Postby finnbay » Wed Jan 16, 2008 8:20 pm

From the late 70's until the mid 90's a couple of buddies and I made a couple of trips a winter into Thomas Lake. Had some great fishing. One trip just about spelled disaster, though. Poor decisions just about made us pay dearly.

It was cold the day we took off. -30 and a brisk wind across Snowbank kinda set the mood. However, we were in good shape, well prepared and had made this trip many times. All went well until we left Disappointment on the winter trail. After a little jump across high ground there is a series of beaver sloughs you travel across. Tom was in the lead, I was in the middle and Ross was behind me. I was trudging along when I heard Tom gasp, looked up and could only see him from the waist up. He had broken through to his belt line. We grabbed his sled and held on until we was able to reach down and undo his skis one at a time and plop them onto the ice. He had skied over a feed bed that the beavers had been using and the ice was thin. We made for shore and had to decide what to do. Build a fire and waste precious time? Head back? We were just about at the halfway point. Or go on.

We decided to keep going. Tom figured moving would keep him warm. He had extra socks and long underwear but figured if he got wet again, he wouldn't have anything dry to get into once we got to Thomas so stayed in his wet clothing.

Had the day warmed up, we probably would have been okay. As it was, it didn't get above -20. Normally we stop once an hour for a good slug of water and some gorp, candy bars or monster cookies. Tom was okay while we were moving, but as soon as we stopped he would start to shake. So we hiked it in without our usual stops.

By the time we got to Thomas it was getting close to 3:00. Someone was already camped where we normally set up, so we had to go farther down the lake than usual. By the time we found a likely looking spot it was starting to get dark and the mercury was plunging again.

We had all dehydrated, and Tom was also suffering from hypothermia. In our confused state, we had trouble deciding where to put the tent. Everything seemed to be moving in slow motion. We'd look at a spot and decide against it and move on.
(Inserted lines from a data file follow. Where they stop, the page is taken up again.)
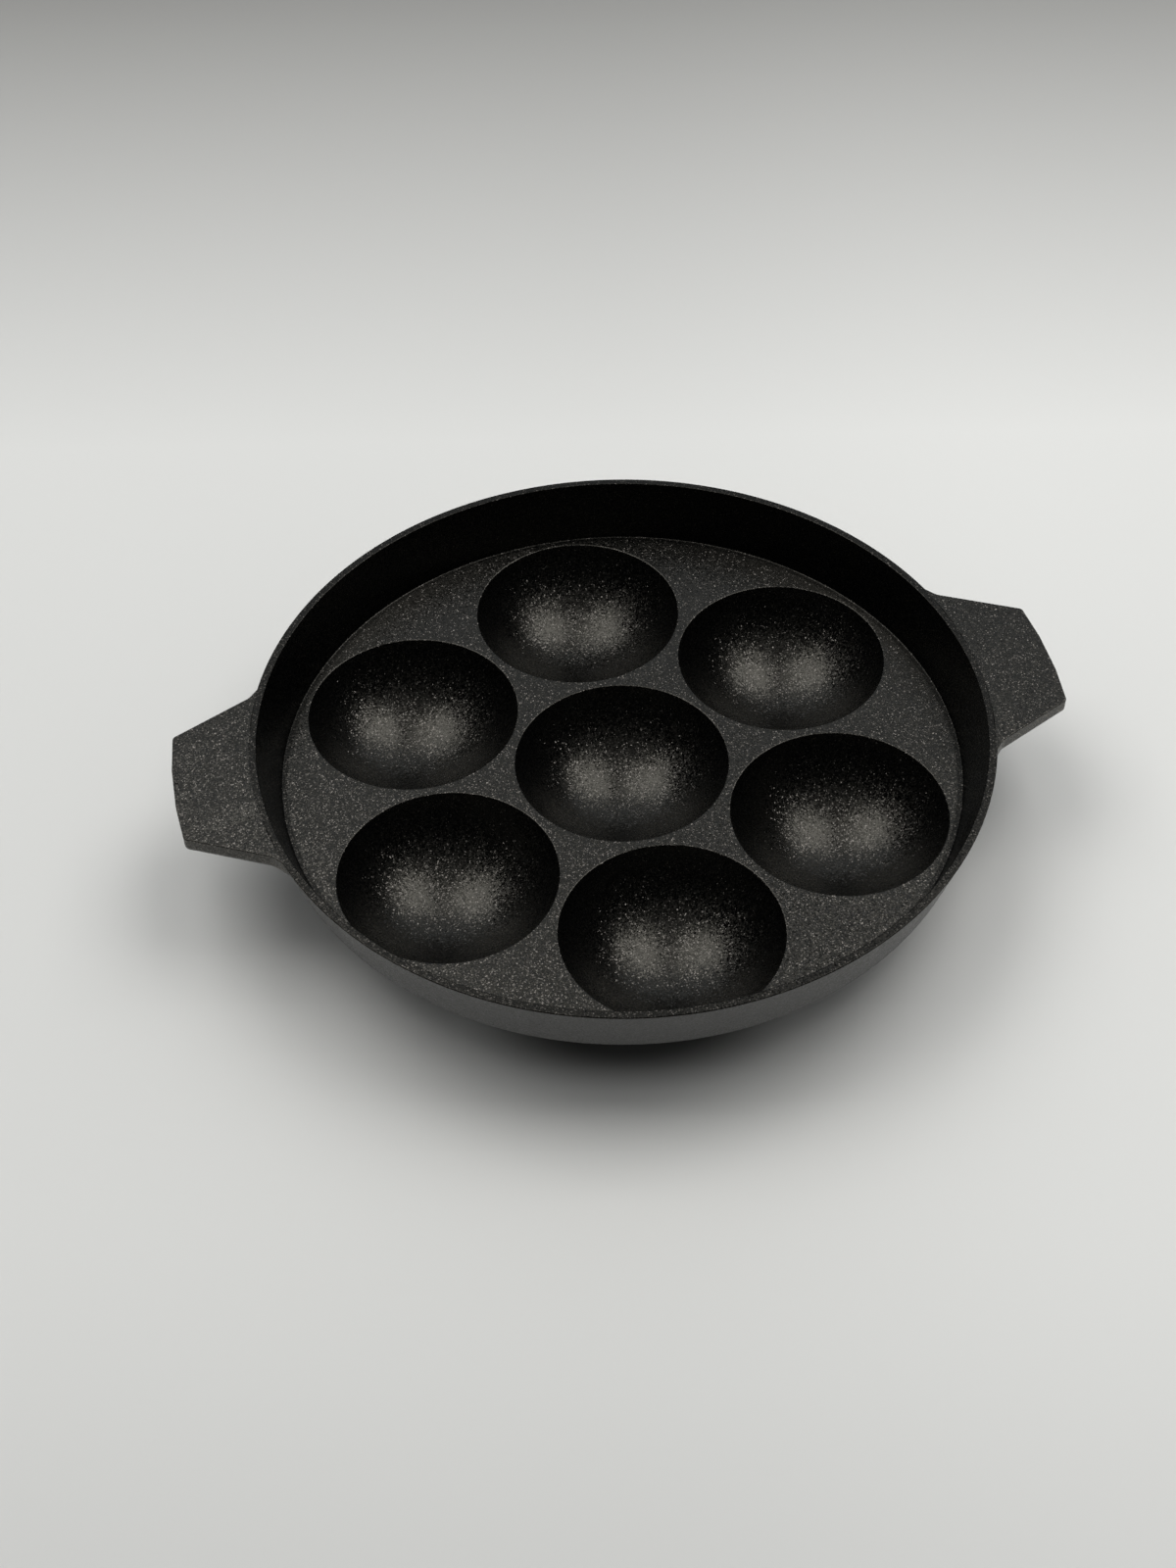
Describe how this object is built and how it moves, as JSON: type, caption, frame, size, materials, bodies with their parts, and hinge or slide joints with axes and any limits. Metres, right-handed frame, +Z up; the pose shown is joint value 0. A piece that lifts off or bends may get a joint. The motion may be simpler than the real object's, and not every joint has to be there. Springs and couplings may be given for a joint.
{
  "type": "aebleskiver pan",
  "caption": "Low round cast pan with bowl-shaped cups in a flat deck, a short drafted wall and two tab handles, for baking round pancakes on a hob.",
  "frame": {"origin": "on the hob under the centre cup, midway between the two handles", "axes": "+X along the two handles, +Z up out of the cups, +Y to the back cup"},
  "size_m": [0.274, 0.2286, 0.0425],
  "materials": {
    "cup_coating": "cast aluminium under a satin charcoal non-stick coating with fine metallic flecks",
    "deck_coating": "cast aluminium under a satin charcoal non-stick coating with fine metallic flecks",
    "wall_coating": "cast aluminium under a satin charcoal non-stick coating",
    "handle_coating": "cast aluminium under a satin charcoal non-stick coating with fine metallic flecks"
  },
  "bodies": {
    "root": {"rim_wall": "wall_coating", "deck": "deck_coating", "centre_cup": "cup_coating", "back_cup": "cup_coating", "back_left_cup": "cup_coating", "front_left_cup": "cup_coating", "front_cup": "cup_coating", "front_right_cup": "cup_coating", "back_right_cup": "cup_coating", "left_handle": "handle_coating", "right_handle": "handle_coating"}
  },
  "joints": []
}
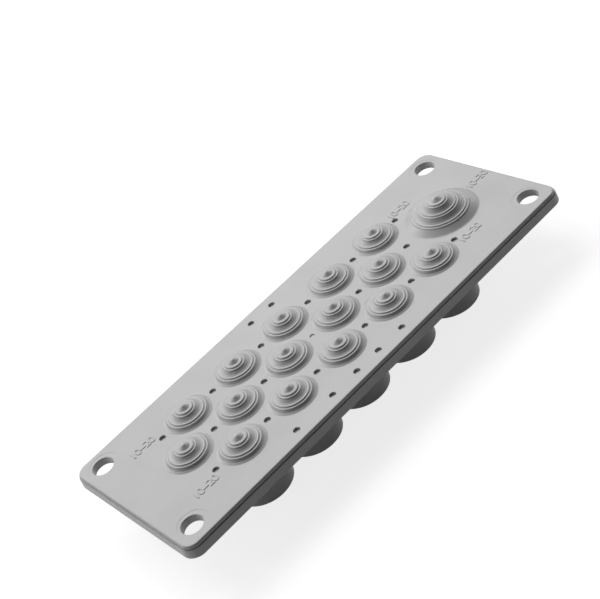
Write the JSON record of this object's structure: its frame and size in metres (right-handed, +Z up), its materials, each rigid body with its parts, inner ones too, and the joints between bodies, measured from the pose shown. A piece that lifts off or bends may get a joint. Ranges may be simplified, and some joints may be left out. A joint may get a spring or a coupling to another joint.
{
  "type": "cable entry plate",
  "caption": "Moulded plate with stepped cable membranes on the front, a round cup behind each and corner fixing holes, for closing a flange opening in an enclosure.",
  "frame": {"origin": "Centre of the plate in X and Y, at the height of the cup rims that it rests on.", "axes": "X along the plate's length, towards the large membrane; Y across it; Z up, out of the front."},
  "size_m": [0.2258, 0.086, 0.0319],
  "materials": {
    "moulding": "light grey moulded plastic, matt and slightly soft"
  },
  "bodies": {
    "root": {"entry_plate": "moulding"}
  },
  "joints": []
}
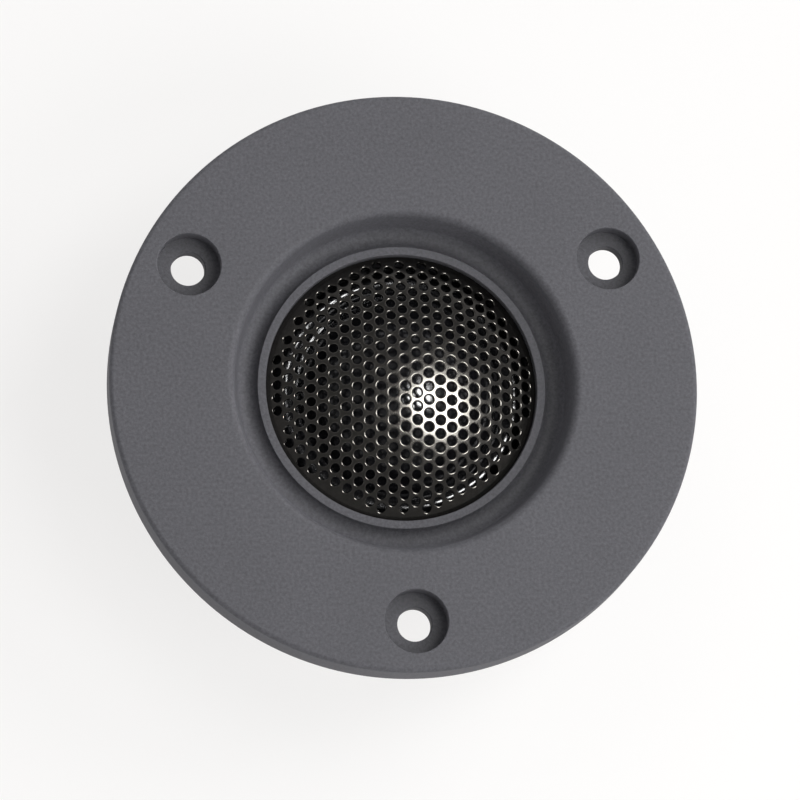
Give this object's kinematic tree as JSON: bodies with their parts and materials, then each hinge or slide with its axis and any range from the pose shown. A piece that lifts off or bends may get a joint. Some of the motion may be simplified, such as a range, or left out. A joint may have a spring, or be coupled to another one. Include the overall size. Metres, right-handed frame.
{
  "type": "dome tweeter",
  "caption": "Round flange-mount car tweeter with a dark alloy faceplate, a recessed collar round a domed perforated grille, and a ferrite motor behind.",
  "frame": {"origin": "centre of the motor's flat back face, which is the lowest point of the part", "axes": "+Z along the turning axis, out of the front; +Y towards the terminals; the lone lower mounting hole is at -Y; +X to the right seen from the front"},
  "size_m": [0.074, 0.074, 0.025],
  "materials": {
    "coated_alloy": "fine matte powder coat, dark grey",
    "grille_steel": "perforated sheet, gloss black with a warm cast",
    "dome_silk": "coated silk, semi-gloss black",
    "former_foil": "plain foil",
    "copper_wire": "enamelled copper wire",
    "black_plastic": "moulded, fine texture",
    "foam": "closed-cell foam",
    "plated_steel": "zinc plated, turned",
    "ferrite": "ground ferrite, dull dark grey",
    "felt": "pressed wool felt",
    "tinned_brass": "tinned strip",
    "screw_steel": "black zinc"
  },
  "bodies": {
    "chassis": {"faceplate": "coated_alloy", "grille": "grille_steel", "surround": "dome_silk", "lead_wire_positive": "copper_wire", "lead_wire_negative": "copper_wire", "diaphragm_carrier": "black_plastic", "front_gasket": "foam", "locating_pin_1": "plated_steel", "locating_pin_2": "plated_steel", "top_plate": "plated_steel", "magnet": "ferrite", "yoke": "plated_steel", "damping_felt": "felt", "terminal_block": "black_plastic", "terminal_positive": "tinned_brass", "terminal_negative": "tinned_brass", "motor_screw_1": "screw_steel", "motor_screw_2": "screw_steel", "motor_screw_3": "screw_steel"},
    "diaphragm": {"diaphragm_dome": "dome_silk", "voice_coil_former": "former_foil", "voice_coil_winding": "copper_wire"}
  },
  "joints": [
    {"name": "diaphragm_travel", "type": "slide", "parent": "chassis", "child": "diaphragm", "axis": [0, 0, 1], "range_m": [-0.0005, 0.0005], "stiffness_N_per_m": 30, "deforming": ["surround", "lead_wire_positive", "lead_wire_negative"]}
  ]
}
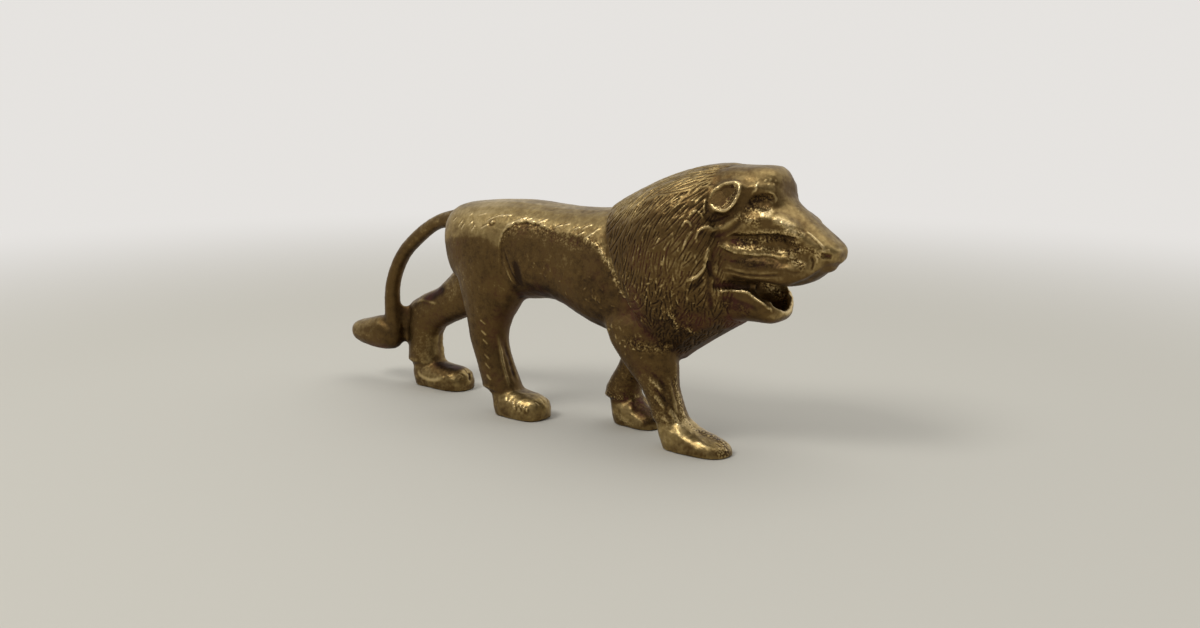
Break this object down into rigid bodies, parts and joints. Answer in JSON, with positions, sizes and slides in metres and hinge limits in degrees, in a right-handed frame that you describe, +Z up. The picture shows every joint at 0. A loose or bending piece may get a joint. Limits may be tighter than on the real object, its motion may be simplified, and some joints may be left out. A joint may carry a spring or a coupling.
{
  "type": "lion figurine",
  "caption": "Small solid brass lion in mid stride with an open mouth, a full mane and a tail that arches down to the hock.",
  "frame": {"origin": "centre of the overall box in plan, at the height of the soles", "axes": "+X forward, from the tail to the nose; +Y the lion's left; +Z up"},
  "size_m": [0.1062, 0.0226, 0.0466],
  "materials": {
    "aged_brass": "aged, semi-gloss, with a dark patina in the recesses"
  },
  "bodies": {
    "root": {"mane": "aged_brass", "head": "aged_brass", "lower_jaw": "aged_brass", "right_ear": "aged_brass", "left_ear": "aged_brass", "torso": "aged_brass", "tail": "aged_brass", "tail_tuft": "aged_brass", "tail_tie": "aged_brass", "right_front_leg": "aged_brass", "right_front_paw": "aged_brass", "left_front_leg": "aged_brass", "left_front_paw": "aged_brass", "right_hind_leg": "aged_brass", "right_hind_paw": "aged_brass", "left_hind_leg": "aged_brass", "left_hind_paw": "aged_brass"}
  },
  "joints": []
}
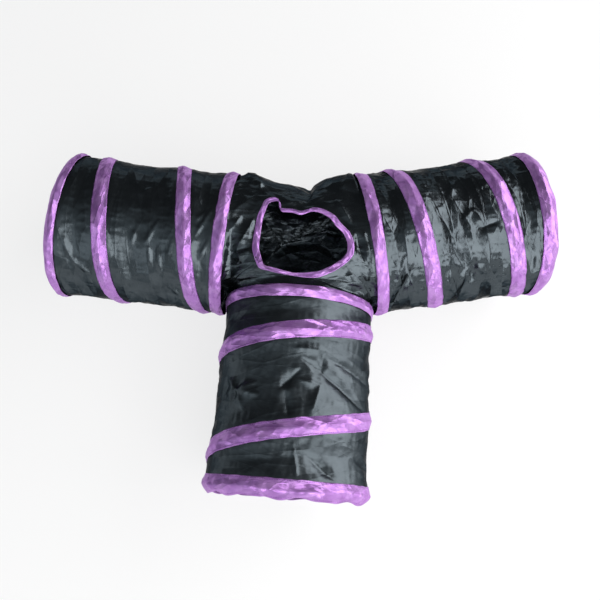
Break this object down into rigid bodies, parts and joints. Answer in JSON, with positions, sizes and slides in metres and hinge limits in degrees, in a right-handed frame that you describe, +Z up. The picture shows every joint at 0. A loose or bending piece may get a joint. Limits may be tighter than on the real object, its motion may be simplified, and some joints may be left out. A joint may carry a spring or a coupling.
{
  "type": "cat tunnel",
  "caption": "Collapsible T-shaped tunnel for cats: cloth tubes held open by spring-steel coils meet in a soft hub with a peephole on top.",
  "frame": {"origin": "on the floor, under the middle of the hub, in the middle of the flat patch that the hub's lower panel rests on", "axes": "+Z up, the right tube points to +X (9.5 degrees towards +Y), the left tube to -X (5.7 degrees towards +Y) and the front tube to -Y (2.7 degrees towards -X)"},
  "size_m": [0.8497, 0.6032, 0.25],
  "materials": {
    "cloth": "black crinkled polyester taffeta with a soft sheen",
    "tape": "violet satin tape",
    "wire": "drawn spring steel",
    "sleeve": "plated, crimped"
  },
  "bodies": {
    "hub": {"hub_top_panel": "cloth", "hub_bottom_panel": "cloth", "peephole_binding": "tape", "right_tube_cloth": "cloth", "left_tube_cloth": "cloth", "front_tube_cloth": "cloth", "right_inner_band": "tape", "left_inner_band": "tape", "front_inner_band": "tape", "right_coil_band": "tape", "left_coil_band": "tape", "front_coil_band": "tape", "right_inner_hoop": "wire", "left_inner_hoop": "wire", "front_inner_hoop": "wire", "right_coil_wire": "wire", "left_coil_wire": "wire", "front_coil_wire": "wire", "right_inner_sleeve": "sleeve", "left_inner_sleeve": "sleeve", "front_inner_sleeve": "sleeve"},
    "right_end": {"right_mouth_binding": "tape", "right_mouth_hoop": "wire", "right_mouth_sleeve": "sleeve"},
    "left_end": {"left_mouth_binding": "tape", "left_mouth_hoop": "wire", "left_mouth_sleeve": "sleeve"},
    "front_end": {"front_mouth_binding": "tape", "front_mouth_hoop": "wire", "front_mouth_sleeve": "sleeve"}
  },
  "joints": [
    {"name": "right_collapse", "type": "slide", "parent": "hub", "child": "right_end", "axis": [-0.9863, -0.165, 0], "range_m": [0, 0.235], "stiffness_N_per_m": 25, "deforming": ["right_tube_cloth", "right_coil_band", "right_coil_wire"]},
    {"name": "left_collapse", "type": "slide", "parent": "hub", "child": "left_end", "axis": [0.9951, -0.0993, 0], "range_m": [0, 0.235], "stiffness_N_per_m": 25, "deforming": ["left_tube_cloth", "left_coil_band", "left_coil_wire"]},
    {"name": "front_collapse", "type": "slide", "parent": "hub", "child": "front_end", "axis": [0.0471, 0.9989, 0], "range_m": [0, 0.259], "stiffness_N_per_m": 25, "deforming": ["front_tube_cloth", "front_coil_band", "front_coil_wire"]}
  ]
}
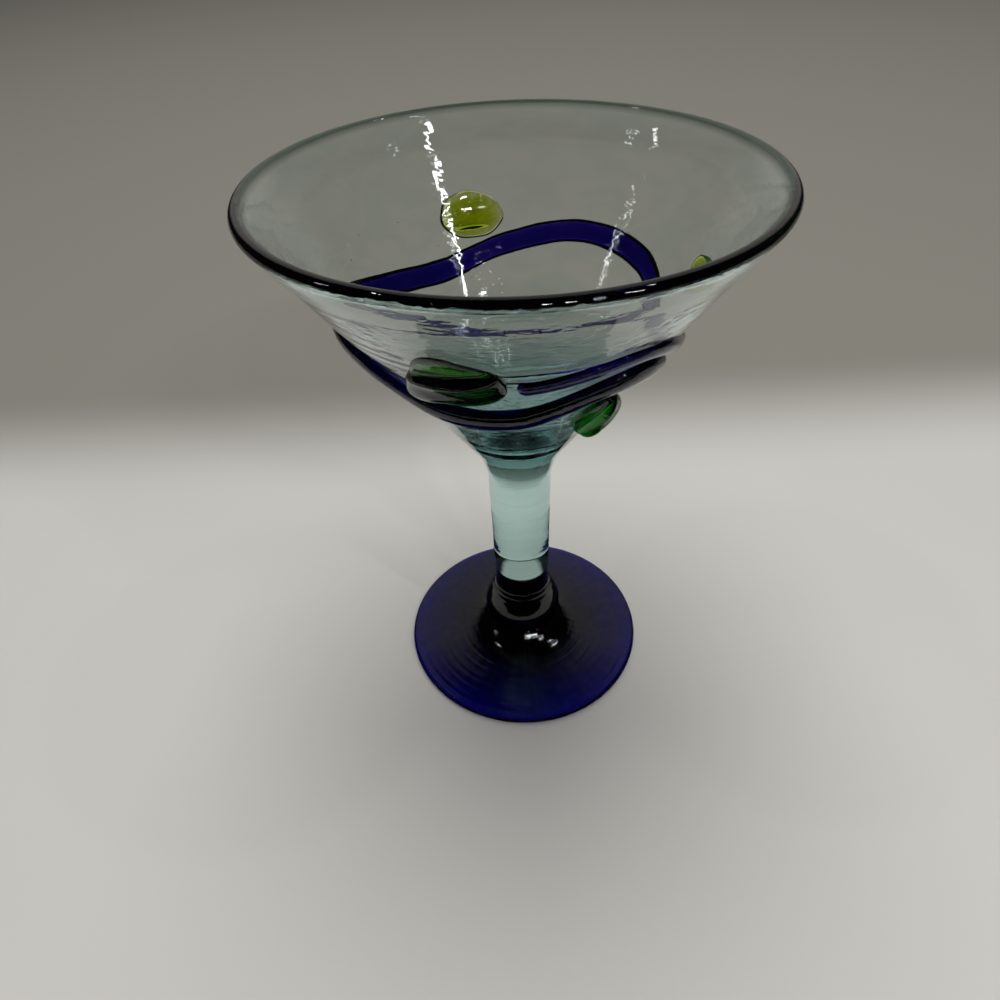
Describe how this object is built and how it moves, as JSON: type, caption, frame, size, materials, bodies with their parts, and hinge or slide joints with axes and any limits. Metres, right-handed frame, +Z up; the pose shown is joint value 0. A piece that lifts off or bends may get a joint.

Though we didn't realize it at the time the situation was getting critical. We didn't have shelter, hadn't eaten, it was getting dark with the temperature plummeting and hadn't gotten any firewood.

We were moving along the shoreline of a big island on the southeast corner of the lake. All of a sudden we stumbled onto an honest to goodness sea cave. Some large boulders in front protected it enough so that snow didn't get into the cave. The floor was fine gravel and there was enough room for the three of us to be able to lay down. We spread a tarp on the floor of the cave, rigged another over the front, lit a candle in the back end of the cave and layed our sleeping pads and bags down and crawled in. We sucked down the rest of our water and shoveled in handfuls of gorp and fell asleep. In the morning, the temp inside the cave was +10 while outside it was -40. We were moving mighty slow and the dehydration headaches were incredible. But we had survived by luck and made the most of the rest of our trip. I don't remember catching a lot of fish on that trip, but the stories and memories have been retold many times.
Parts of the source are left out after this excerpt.